入り身投げの最初に部分として、まずはしっかり正面打ちを受けてから・・・という指導をします。この行為がとても重要なのです。
ただ、正面打ちの部分はとりあえず適当に受けとめて・・・というシーンや、しっかり受けずに躱して・・・というシーンを見かける事もありますが、これは非常に勿体ないです。
正面打ちに対応する捌き
正面打ちを受けるという行為は、先の事を考えて、どのタイミングで受けるのかをしっかり考えておく必要があります。
先の先、先、後の先、この3パターンは全て考えておく必要があり、どれもしっかり対応できるようにする必要がありますが、受けるという行為を考えた場合、重要なのは、先と後の先の二つですね。

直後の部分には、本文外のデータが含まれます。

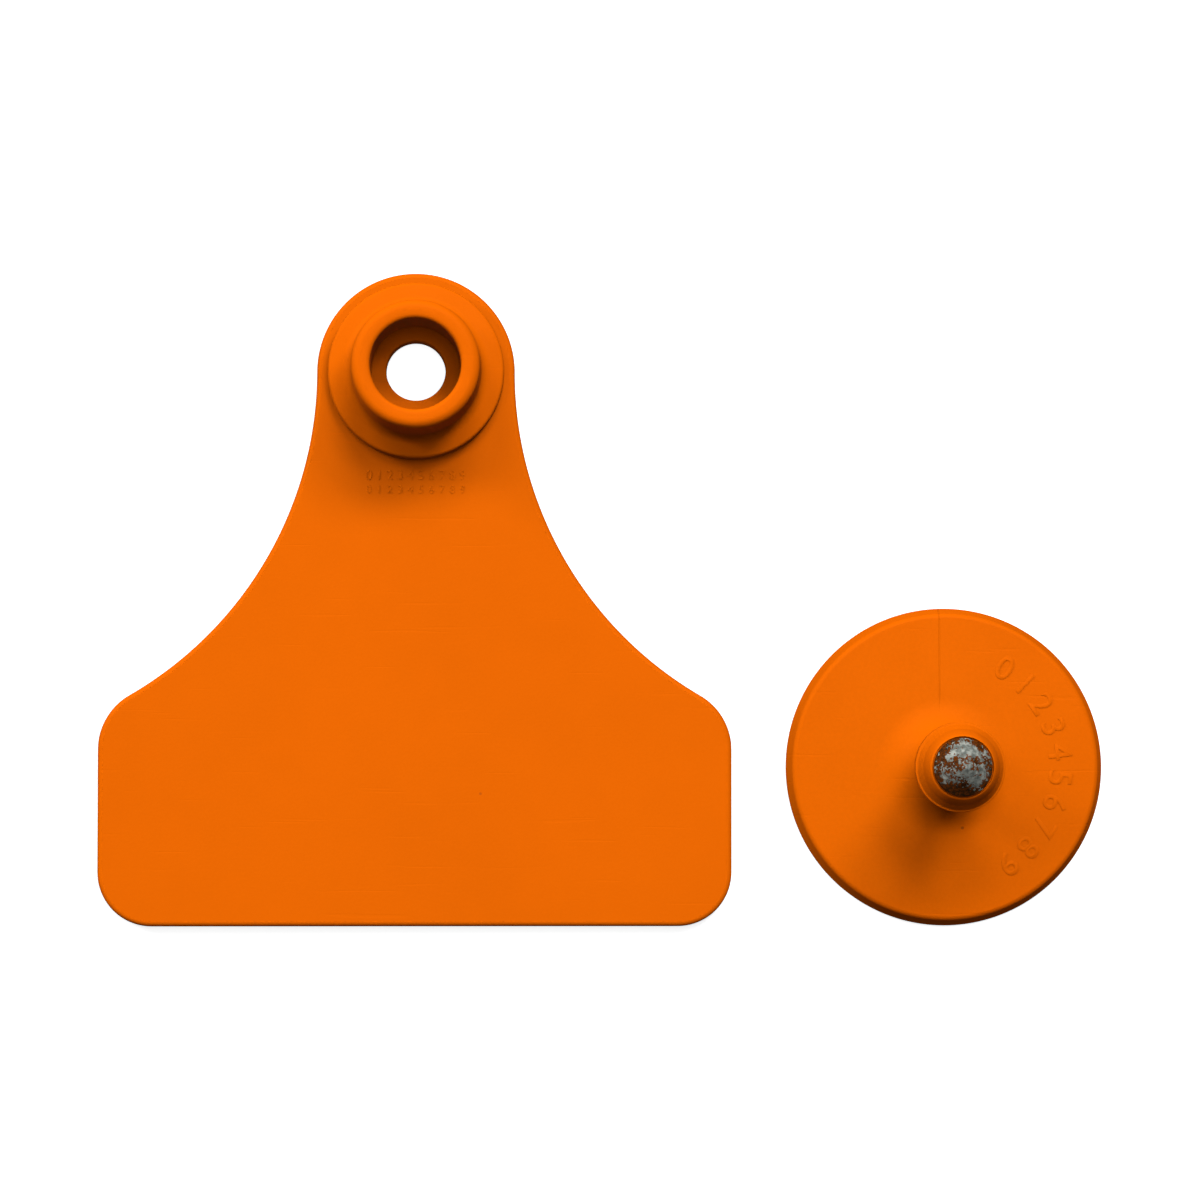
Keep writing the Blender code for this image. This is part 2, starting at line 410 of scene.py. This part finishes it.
panel = panelSheet(panelShape)
socket = turnProfile(drawProfile("socket", socketCorners(socketShape)), socketShape["turnSteps"])
combine(panel, socket, "UNION")
bore = drawProfile("bore", boreCorners(boreShape, socketShape["rimLevel"]))
bore = turnProfile(bore, boreShape["turnSteps"])
combine(panel, bore, "DIFFERENCE")
settle(panel, socketPlace, panelShape["smoothAngle"])
print("panel:", len(panel.data.polygons), "faces")


# the button with its stud

buttonShape = {
    "topLevel": studHigh.z,
    "seatRadius": 0.00294,           # the hollows that hold the tip
    "seatLevel": 0.0172,
    "lipRadius": 0.00310,
    "lipLevel": 0.01751,
    "lipRound": (0.00003, 2),
    "shankHoleRadius": 0.00105,
    "footHoleRadius": 0.00145,
    "footHoleLevel": 0.0140,
    "coneFootRadius": 0.00412,       # the head
    "coneTopRadius": 0.00307,
    "coneFootLevel": 0.0154,
    "coneFootRound": (0.00005, 3),
    "headRadius": 0.00430,
    "headLevel": 0.0142,
    "headTopRound": (0.00012, 5),
    "headFootRound": (0.00012, 4),
    "grooveLevels": (0.01640, 0.01615, 0.01590, 0.01565),
    "grooveHeight": 0.00010,
    "grooveDepth": 0.00002,
    "shaftRadius": 0.0027,           # the shaft, and its root on the disc
    "neckRound": (0.0003, 4),
    "rootLevel": 0.002426,
    "rootRound": (0.00402, 28),
    "rimTopRadius": 0.014945,        # the disc, whose rim leans inwards
    "rimTopLevel": 0.00189,
    "rimTopRound": (0.00034, 9),
    "rimFootRadius": 0.015740,
    "rimFootRound": (0.00045, 9),
    "pinBoreRadius": 0.00155,        # the applicator's bore in the back
    "pinLeadIn": 0.0004,
    "pinLeadInRound": (0.0001, 2),
    "pinBoreLevel": 0.0119,
    "pinBoreEnd": 0.0124,
    "turnSteps": 192,
    "smoothAngle": math.radians(28),
}


def tipHollowCorners(shape):
    # the hollows for the tip, from the middle outwards to the chamfered lip
    foot, shank, seat = shape["footHoleRadius"], shape["shankHoleRadius"], shape["seatRadius"]
    return [
        (0, shape["footHoleLevel"]),
        (foot, shape["footHoleLevel"]),
        (foot, shape["coneFootLevel"]),
        (shank, shape["coneFootLevel"]),
        (shank, shape["seatLevel"]),
        (seat, shape["seatLevel"]),
        (seat, shape["topLevel"], *shape["lipRound"]),
        (shape["lipRadius"], shape["lipLevel"], *shape["lipRound"]),
    ]


def turningGrooves(shape):
    # fine grooves that the mould's cutter left round the cone, top to bottom
    rise = shape["topLevel"] - shape["coneFootLevel"]
    spread = (shape["coneFootRadius"] - shape["coneTopRadius"]) / rise
    corners = []
    section = ((0, 0), (0.5, shape["grooveDepth"]), (1, 0))    # share of its height, and depth there
    for level in shape["grooveLevels"]:
        for down, depth in section:
            height = level - down * shape["grooveHeight"]
            radius = shape["coneFootRadius"] - (height - shape["coneFootLevel"]) * spread
            corners.append((radius - depth, height))
    return corners


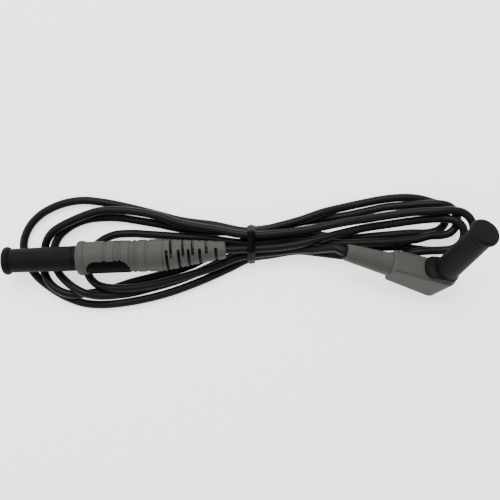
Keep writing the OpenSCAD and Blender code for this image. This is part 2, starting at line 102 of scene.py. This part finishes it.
# Points along the cable, in millimetres: the same list as in part.scad
ROUTE = [
    # pass 1
    (6, 5.5, 11.5), (18, 6.2, 11.6), (30, 8, 11.4), (40, 10.6, 10.5), (51.5, 13.5, 8),
    (62, 15.8, 6.3), (72, 17.3, 5), (84, 19, 5), (91, 19.8, 5.8), (96, 20.1, 7.4), (100.5, 20, 9.2),
    (104.3, 18.9, 10.6), (107.1, 16.2, 11.2), (108.1, 12.4, 10.9), (107.1, 8.6, 9.7),
    (104.3, 5.9, 8.2), (100, 4.8, 7.1),
    # pass 2
    (93, 4.5, 6.5), (87, 4, 6.3), (80, 2.4, 4.4), (73, 1.8, 2.6), (64.5, 1.5, 2.2), (52, 2, 2.2),
    (40, 3.4, 2.2), (30, 4.5, 2.3), (16, 2.6, 2.8), (6, 1, 3), (-4.5, -4, 2.2),
    (-19, -10.5, 2.2), (-36.5, -16.8, 2.2), (-54, -20.7, 2.2), (-62, -21.7, 2.2), (-69, -22, 2.2),
    (-76, -21.3, 2.2), (-82.5, -19.3, 2.2), (-92.5, -13.8, 2.2), (-100.6, -6.8, 2.2),
    (-105, 1, 2.2), (-106, 8.5, 2.2),
    # pass 3
    (-103.5, 15.8, 2.2), (-97.5, 22.4, 2.2), (-91, 26.1, 2.2), (-84, 28.4, 2.2), (-76, 29.3, 2.2),
    (-68.5, 28.6, 2.2), (-54, 25.8, 2.2), (-39, 22, 2.8), (-29, 19.4, 3.8), (-12, 17, 6.2),
    (3, 14.1, 7.5), (9, 14.1, 7.5), (18, 16.2, 7.4), (30, 19.5, 6.8), (41, 23.3, 5.5),
    (52, 26, 2.8), (62, 28.2, 2.2), (72, 30, 2.2), (82, 30.7, 2.2), (89, 30.1, 2.2),
    (94.5, 28.6, 2.2), (98.4, 27.2, 2.2), (101, 24.7, 2.2), (102, 21.1, 2.2), (101, 17.5, 2.2),
    (98.4, 14.9, 2.2),
    # pass 4
    (94.5, 13.6, 2.2), (84.5, 13.2, 2.2), (69.5, 12, 2.2), (52, 10.8, 2.2), (40, 12.2, 2.2),
    (30, 13.5, 2.3), (16, 11.3, 2.8), (6, 10, 3), (-4, 7, 2.5), (-10, 4.4, 2.3), (-24, -2.8, 2.2),
    (-42.5, -8.3, 2.2), (-53, -11, 2.2), (-62.5, -14, 2.2), (-69, -15.6, 2.6), (-75, -16.4, 4),
    (-81, -16.8, 6), (-87, -15, 6.4), (-91.9, -11.4, 5.9), (-95, -6.5, 4.3), (-95.9, -1, 2.4),
    # pass 5
    (-95.8, 4, 2.2), (-94.6, 9, 3.2), (-91.3, 13.4, 4.8), (-86, 16.8, 6.2), (-80.5, 19.4, 6.6),
    (-75, 21.7, 6.7), (-68, 23.8, 6.7), (-60, 24.3, 6.7), (-48, 23.2, 6.8), (-38, 21, 7.2),
    (-29, 18, 8.3), (-12, 14.9, 10.5), (6, 12, 11.5), (18, 12.8, 11.3), (30, 14.2, 10.9),
    (40, 16, 10.8), (51, 18.2, 10.6), (62, 19.9, 9.4), (72, 21.5, 8.3), (84, 23.1, 8.7),
    (96, 23.7, 10.8), (103.5, 23.8, 11), (107.5, 22.9, 10.8), (110.8, 20.6, 10.2),
    (112.9, 17.2, 9.2), (113.4, 13.4, 7.8), (112.2, 9.8, 6.3), (109.4, 7, 4.8), (105.5, 5.4, 3.3),
    (101, 4.9, 2.4),
    # pass 6
    (94, 4.7, 2.2), (87, 5.4, 2.2), (80, 6.4, 2.2), (72, 6.4, 2.2), (62, 6.2, 2.2), (52, 6.2, 2.2),
    (40, 7.8, 2.2), (30, 9, 2.3), (16, 7, 2.8), (6, 5.5, 3), (-4, 1.4, 2.3), (-12.5, -2.6, 2.2),
    (-29, -9.6, 2.2), (-44, -14, 2.2), (-54, -16.4, 2.7), (-59, -17, 3.8), (-64, -17.4, 5.5),
    (-69.5, -17.2, 7.1), (-74.5, -15.9, 8.6), (-79.4, -13.5, 8.2), (-84, -10.3, 6.4),
    (-87.8, -6.8, 4.4), (-90.4, -2.5, 2.6),
    # pass 7
    (-91.2, 2.5, 2.2), (-90.7, 7, 2.2), (-88.8, 11.2, 2.2), (-85.2, 14.8, 2.2), (-80.5, 17.8, 2.2),
    (-74.5, 19.9, 2.2), (-66.5, 20.8, 2.2), (-58, 20.6, 2.2), (-50, 19.4, 2.2), (-39, 17.5, 2.2),
    (-29, 15.4, 2.2), (-12, 13.9, 2.4), (6, 14.5, 3), (16, 15.8, 2.8), (30, 18.5, 2.3), (41, 20.2, 2.2),
    (52, 21.7, 2.3), (62, 23.8, 2.4), (72, 25.9, 2.8), (80, 26.6, 3.7), (88, 27.2, 5.2),
    (94, 27.4, 6.3), (98.5, 27.2, 6.7), (102.3, 26.1, 6.7), (105.1, 23.3, 6.7), (106.2, 19.5, 6.7),
    (105.1, 15.8, 6.7), (102.3, 13.1, 6.7), (98.5, 12.1, 6.6),
    # pass 8
    (93, 11.8, 6.4), (87, 10.2, 6.4), (80, 9.4, 6.5), (72, 8.8, 6.6), (62, 8.4, 6.6), (52, 8, 6.6),
    (40, 8.8, 6.6), (30, 10.2, 6.6), (16, 8.9, 7.2), (6, 8, 7.5), (-5, 9, 6.6), (-14, 10.4, 5.2),
    (-29, 11.4, 4.4), (-44, 12.5, 3), (-53, 13, 2.2), (-62.5, 12, 2.2), (-69, 8.5, 2.2),
    (-73.3, 3.5, 2.2),
    # pass 9
    (-75.2, -2, 2.2), (-74.6, -6, 2.6), (-72.5, -9.4, 3.6), (-69.3, -11.9, 5.1),
    (-65.3, -13.1, 6.7), (-60, -13.7, 6.9), (-53, -13.6, 7), (-43, -12.2, 6.8), (-28.5, -8.6, 6.6),
    (-12.5, -3.6, 6.6), (2, 1.9, 7.4), (10, 3.1, 7.5), (18, 4, 7.5), (30, 5.2, 7.8), (36, 5.1, 9.6),
    (41, 5.6, 12.8), (46, 5.8, 15.4),
]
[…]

簡単に言ってしまえば、横・裏の三角の捌きを活用して、それぞれに技を展開していけば良いのですが、どちらもなかなか難しい捌きなので、しっかりと稽古をしたいところです。
捌くには小手の強度が重要
捌きをしっかり行うには、やはりしっかりした小手が必要なのです。
そこで、まずはしっかりと正面打ちを打つ、それを逃げずに受け止める、という二つの稽古をしましょう。
小手をしっかり使用して、あまり力を入れなくても、きっちり受け止める事ができる気の通った腕を作る必要があります。
ベースは、木刀等の素振りで作るのですが、素振りでは強度は出せるのですが、衝撃耐久が伸びません。そこで、正面打ちを活用して、衝撃に対する耐久をあげていけば、小手の強度が増します。
さらに、小手を掴ませて、小手を開く稽古をすれば、内圧をあげて痛みに対抗できる小手ができると思います。
もちろん、技の中でコツを養えば、強度の頼る部分を減らすことが可能だとは思いますが、私個人としては、鍛錬する方が重要だと思います。
合気道は、あまり力を必要としないイメージを持つ武道なのですが、やはりそんな事はありません。
というか、当たり前の話ですが、力を使わずに済ませたいなら、力に代わるものが必要となるわけで、それが梃子の原理であったり、呼吸力であったりするわけです。
心理的なものや、反射等を操作して、そもそも力が出なくするような技法もあるのかもしれませんが、そういうのは、得てして自分自身や環境が整わないと使えないものが多いでしょうから、使える状況を選ぶでしょうし、もっと言ってしまえば一部の天才しか使えないでしょう。否定まではしませんが、要するに汎用性が無いと思うわけです。
その点、梃子の原理は体の操作で活用できますし、呼吸力は丹田が動けば使う事が可能です。別に、自分の意思も相手の意思も関係がありませんから、是非とも使いこなしたいものです。
ただこれも当たり前なのですが、梃子の原理は、その芯となる棒の部分が凹んだり折れたりしたら使えませんし、呼吸力についても、自分が掴んでいる場合は、その結びの部分に掴み方や握力が影響するわけで、相手と自分を繋ぐ部分が弱いのに、相手に力が流れるわけありませんからね。
つまり、合理的に考えていけば、小手まわりの事に関しては、どうしても強度が必要となるのです。そういえば、佐川幸義先生や、武田惣角先生は、小手が凄かったと本に書いてありました。たぶん、一定レベルの小手の強度があれば、力を抜いた状態で技をかけられるようになるのです。
その強度を得るために必要な技がいくつかあり、その強度の使い方を学ぶ技もあるわけです。だとすれば、小手の強度を得るために行う稽古については、強度を抜くべきではな無いのです。
ですから、正面打ち入り身投げについては、必ずしっかり打ち込んで、必ずしっかり受けるようにしましょう。必ず将来役に立ちますからね。